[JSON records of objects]
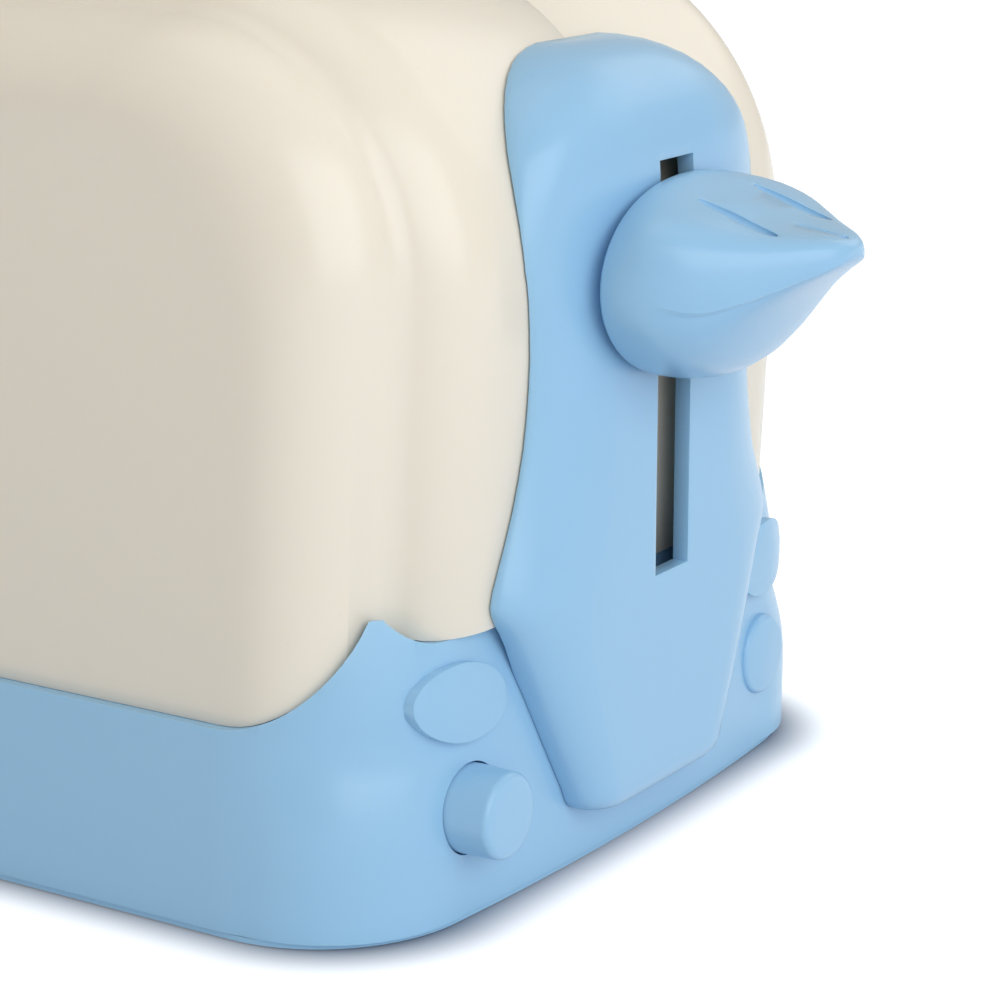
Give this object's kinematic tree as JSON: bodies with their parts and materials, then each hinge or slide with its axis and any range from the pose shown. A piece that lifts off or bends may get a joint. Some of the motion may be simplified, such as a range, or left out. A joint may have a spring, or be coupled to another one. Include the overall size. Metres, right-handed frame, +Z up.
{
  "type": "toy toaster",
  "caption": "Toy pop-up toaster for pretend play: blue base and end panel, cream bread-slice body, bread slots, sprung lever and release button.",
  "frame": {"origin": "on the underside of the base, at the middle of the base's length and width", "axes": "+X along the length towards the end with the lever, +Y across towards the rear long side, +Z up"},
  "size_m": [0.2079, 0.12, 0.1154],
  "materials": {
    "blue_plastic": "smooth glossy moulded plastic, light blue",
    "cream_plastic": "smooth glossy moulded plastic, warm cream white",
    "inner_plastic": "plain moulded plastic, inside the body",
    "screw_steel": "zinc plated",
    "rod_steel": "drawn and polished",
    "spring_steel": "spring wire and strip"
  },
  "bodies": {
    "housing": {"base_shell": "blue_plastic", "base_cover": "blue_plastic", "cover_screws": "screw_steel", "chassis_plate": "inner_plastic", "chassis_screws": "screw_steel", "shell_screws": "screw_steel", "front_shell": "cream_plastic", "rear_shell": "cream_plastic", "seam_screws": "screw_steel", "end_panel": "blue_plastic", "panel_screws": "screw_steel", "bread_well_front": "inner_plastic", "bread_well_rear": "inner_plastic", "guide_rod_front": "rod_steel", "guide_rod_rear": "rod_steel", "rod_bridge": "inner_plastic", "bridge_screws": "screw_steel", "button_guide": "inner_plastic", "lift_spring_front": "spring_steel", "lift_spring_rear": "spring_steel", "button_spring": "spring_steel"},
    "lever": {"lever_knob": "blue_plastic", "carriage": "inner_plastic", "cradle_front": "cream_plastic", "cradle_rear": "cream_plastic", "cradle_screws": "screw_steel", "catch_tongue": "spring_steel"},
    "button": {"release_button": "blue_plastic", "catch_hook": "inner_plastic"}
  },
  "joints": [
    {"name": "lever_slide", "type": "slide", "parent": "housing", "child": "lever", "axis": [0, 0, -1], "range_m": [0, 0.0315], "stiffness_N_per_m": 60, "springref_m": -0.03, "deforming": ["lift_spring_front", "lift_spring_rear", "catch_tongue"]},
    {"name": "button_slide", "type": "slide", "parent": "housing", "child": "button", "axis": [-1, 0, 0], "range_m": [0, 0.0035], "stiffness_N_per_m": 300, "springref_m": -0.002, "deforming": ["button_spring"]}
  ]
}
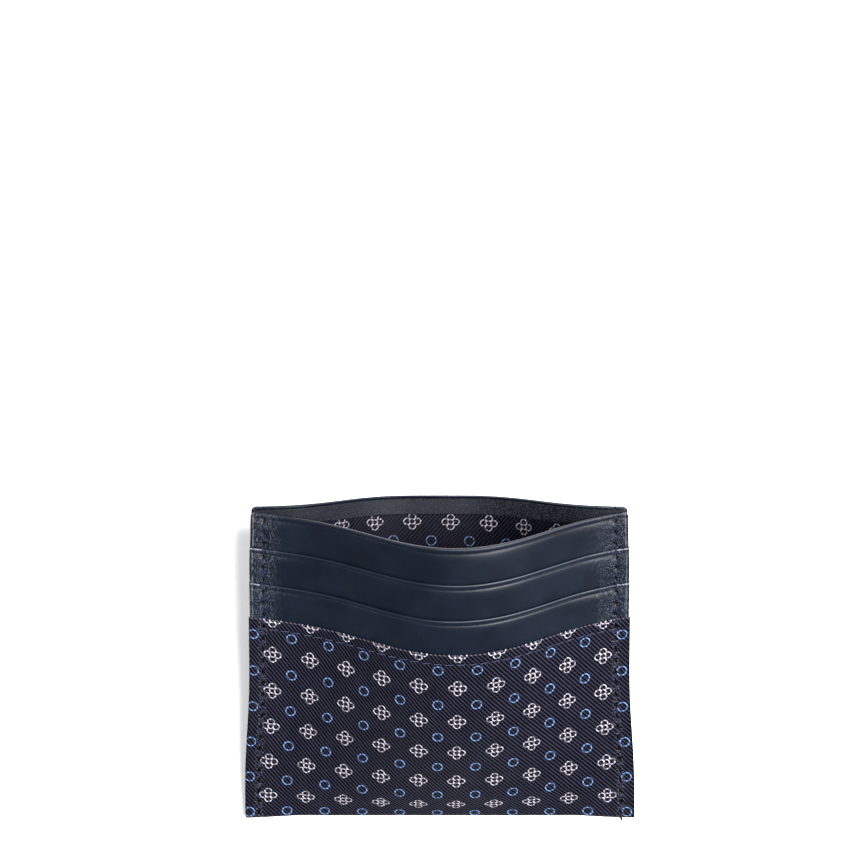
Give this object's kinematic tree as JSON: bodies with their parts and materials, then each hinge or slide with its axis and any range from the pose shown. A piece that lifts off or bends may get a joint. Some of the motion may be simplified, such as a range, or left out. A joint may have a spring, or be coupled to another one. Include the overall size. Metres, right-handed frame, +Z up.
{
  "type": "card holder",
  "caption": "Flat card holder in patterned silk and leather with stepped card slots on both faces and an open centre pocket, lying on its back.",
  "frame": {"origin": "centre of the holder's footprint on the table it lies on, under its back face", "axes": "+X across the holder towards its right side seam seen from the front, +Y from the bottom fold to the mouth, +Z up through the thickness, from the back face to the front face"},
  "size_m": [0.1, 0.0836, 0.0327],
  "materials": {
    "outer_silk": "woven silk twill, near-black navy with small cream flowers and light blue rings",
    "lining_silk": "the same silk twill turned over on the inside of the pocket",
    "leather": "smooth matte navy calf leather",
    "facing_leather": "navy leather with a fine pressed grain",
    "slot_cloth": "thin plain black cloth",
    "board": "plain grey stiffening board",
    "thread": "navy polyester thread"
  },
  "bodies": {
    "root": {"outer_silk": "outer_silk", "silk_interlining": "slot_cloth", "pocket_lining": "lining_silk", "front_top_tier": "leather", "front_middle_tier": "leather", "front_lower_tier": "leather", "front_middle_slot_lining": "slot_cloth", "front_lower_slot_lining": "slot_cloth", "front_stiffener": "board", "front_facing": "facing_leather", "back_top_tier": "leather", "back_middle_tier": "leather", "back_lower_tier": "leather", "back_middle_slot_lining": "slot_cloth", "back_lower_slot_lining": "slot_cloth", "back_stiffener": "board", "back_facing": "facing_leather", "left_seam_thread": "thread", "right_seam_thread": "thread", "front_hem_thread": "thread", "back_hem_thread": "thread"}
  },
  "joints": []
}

- Short task -
Nothing may be left out: return each entry exactly as it reads.

- Final result -
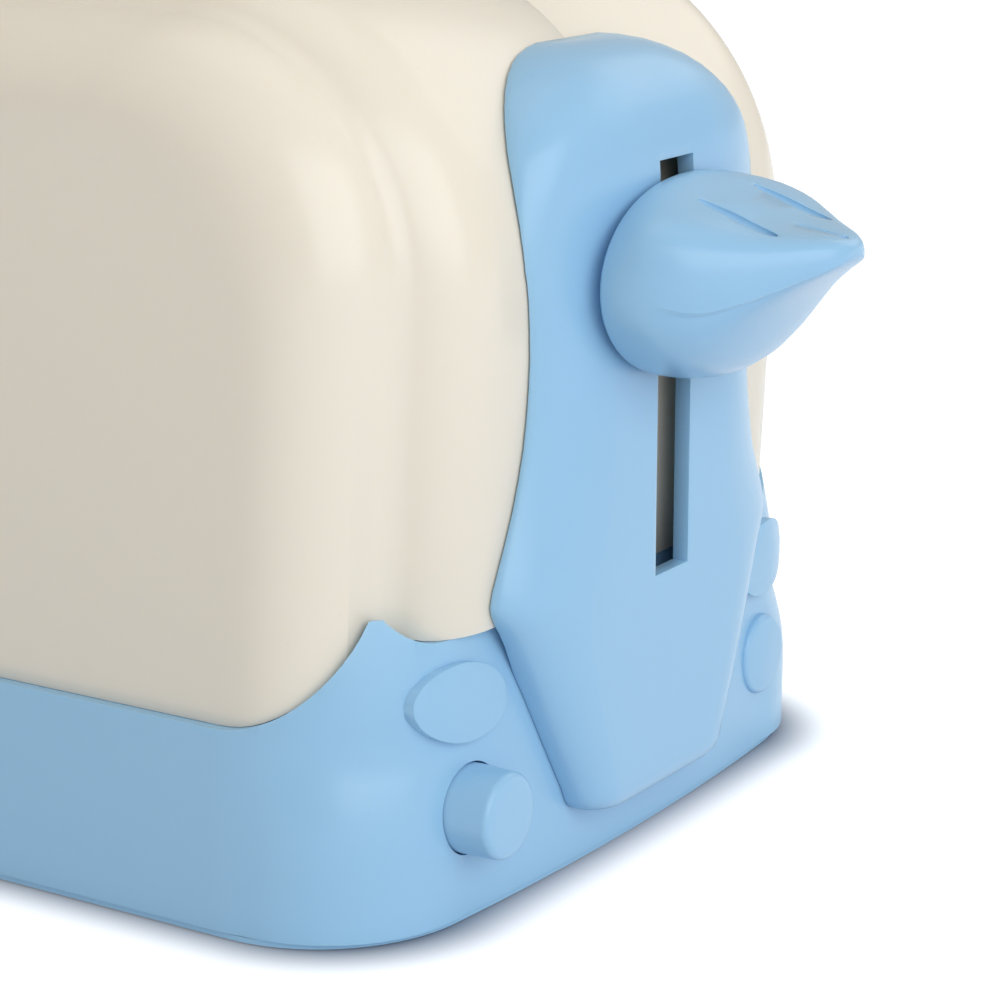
Give this object's kinematic tree as JSON: bodies with their parts and materials, then each hinge or slide with its axis and any range from the pose shown. A piece that lifts off or bends may get a joint. Some of the motion may be simplified, such as a range, or left out. A joint may have a spring, or be coupled to another one. Include the overall size. Metres, right-handed frame, +Z up.
{
  "type": "toy toaster",
  "caption": "Toy pop-up toaster for pretend play: blue base and end panel, cream bread-slice body, bread slots, sprung lever and release button.",
  "frame": {"origin": "on the underside of the base, at the middle of the base's length and width", "axes": "+X along the length towards the end with the lever, +Y across towards the rear long side, +Z up"},
  "size_m": [0.2079, 0.12, 0.1154],
  "materials": {
    "blue_plastic": "smooth glossy moulded plastic, light blue",
    "cream_plastic": "smooth glossy moulded plastic, warm cream white",
    "inner_plastic": "plain moulded plastic, inside the body",
    "screw_steel": "zinc plated",
    "rod_steel": "drawn and polished",
    "spring_steel": "spring wire and strip"
  },
  "bodies": {
    "housing": {"base_shell": "blue_plastic", "base_cover": "blue_plastic", "cover_screws": "screw_steel", "chassis_plate": "inner_plastic", "chassis_screws": "screw_steel", "shell_screws": "screw_steel", "front_shell": "cream_plastic", "rear_shell": "cream_plastic", "seam_screws": "screw_steel", "end_panel": "blue_plastic", "panel_screws": "screw_steel", "bread_well_front": "inner_plastic", "bread_well_rear": "inner_plastic", "guide_rod_front": "rod_steel", "guide_rod_rear": "rod_steel", "rod_bridge": "inner_plastic", "bridge_screws": "screw_steel", "button_guide": "inner_plastic", "lift_spring_front": "spring_steel", "lift_spring_rear": "spring_steel", "button_spring": "spring_steel"},
    "lever": {"lever_knob": "blue_plastic", "carriage": "inner_plastic", "cradle_front": "cream_plastic", "cradle_rear": "cream_plastic", "cradle_screws": "screw_steel", "catch_tongue": "spring_steel"},
    "button": {"release_button": "blue_plastic", "catch_hook": "inner_plastic"}
  },
  "joints": [
    {"name": "lever_slide", "type": "slide", "parent": "housing", "child": "lever", "axis": [0, 0, -1], "range_m": [0, 0.0315], "stiffness_N_per_m": 60, "springref_m": -0.03, "deforming": ["lift_spring_front", "lift_spring_rear", "catch_tongue"]},
    {"name": "button_slide", "type": "slide", "parent": "housing", "child": "button", "axis": [-1, 0, 0], "range_m": [0, 0.0035], "stiffness_N_per_m": 300, "springref_m": -0.002, "deforming": ["button_spring"]}
  ]
}
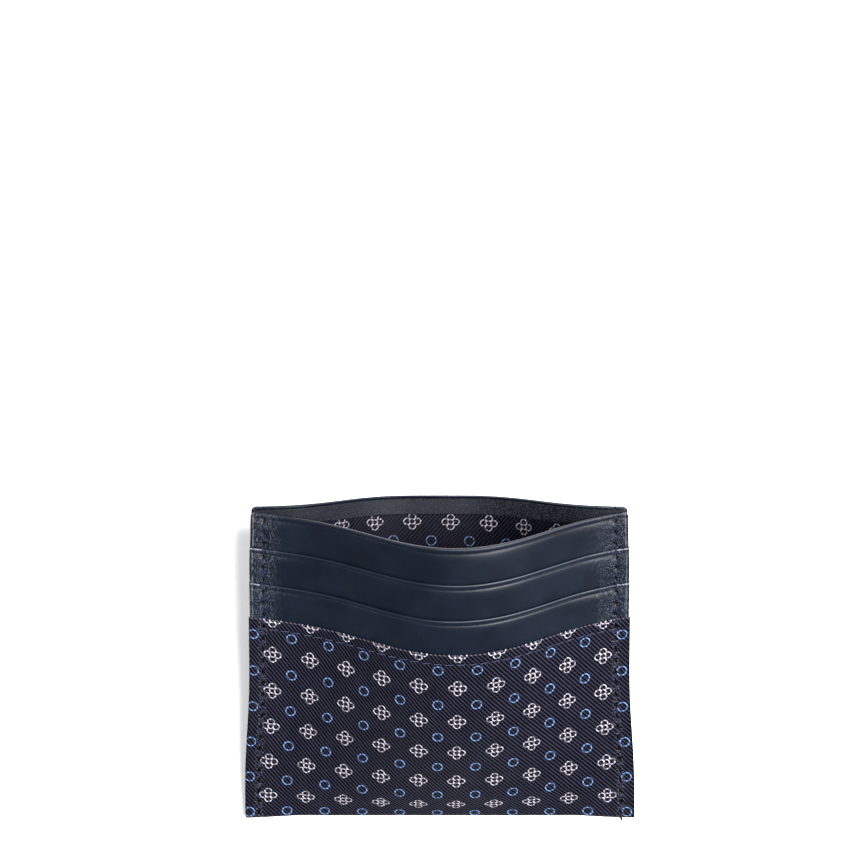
Give this object's kinematic tree as JSON: bodies with their parts and materials, then each hinge or slide with its axis and any range from the pose shown. A piece that lifts off or bends may get a joint. Some of the motion may be simplified, such as a range, or left out. A joint may have a spring, or be coupled to another one. Include the overall size. Metres, right-handed frame, +Z up.
{
  "type": "card holder",
  "caption": "Flat card holder in patterned silk and leather with stepped card slots on both faces and an open centre pocket, lying on its back.",
  "frame": {"origin": "centre of the holder's footprint on the table it lies on, under its back face", "axes": "+X across the holder towards its right side seam seen from the front, +Y from the bottom fold to the mouth, +Z up through the thickness, from the back face to the front face"},
  "size_m": [0.1, 0.0836, 0.0327],
  "materials": {
    "outer_silk": "woven silk twill, near-black navy with small cream flowers and light blue rings",
    "lining_silk": "the same silk twill turned over on the inside of the pocket",
    "leather": "smooth matte navy calf leather",
    "facing_leather": "navy leather with a fine pressed grain",
    "slot_cloth": "thin plain black cloth",
    "board": "plain grey stiffening board",
    "thread": "navy polyester thread"
  },
  "bodies": {
    "root": {"outer_silk": "outer_silk", "silk_interlining": "slot_cloth", "pocket_lining": "lining_silk", "front_top_tier": "leather", "front_middle_tier": "leather", "front_lower_tier": "leather", "front_middle_slot_lining": "slot_cloth", "front_lower_slot_lining": "slot_cloth", "front_stiffener": "board", "front_facing": "facing_leather", "back_top_tier": "leather", "back_middle_tier": "leather", "back_lower_tier": "leather", "back_middle_slot_lining": "slot_cloth", "back_lower_slot_lining": "slot_cloth", "back_stiffener": "board", "back_facing": "facing_leather", "left_seam_thread": "thread", "right_seam_thread": "thread", "front_hem_thread": "thread", "back_hem_thread": "thread"}
  },
  "joints": []
}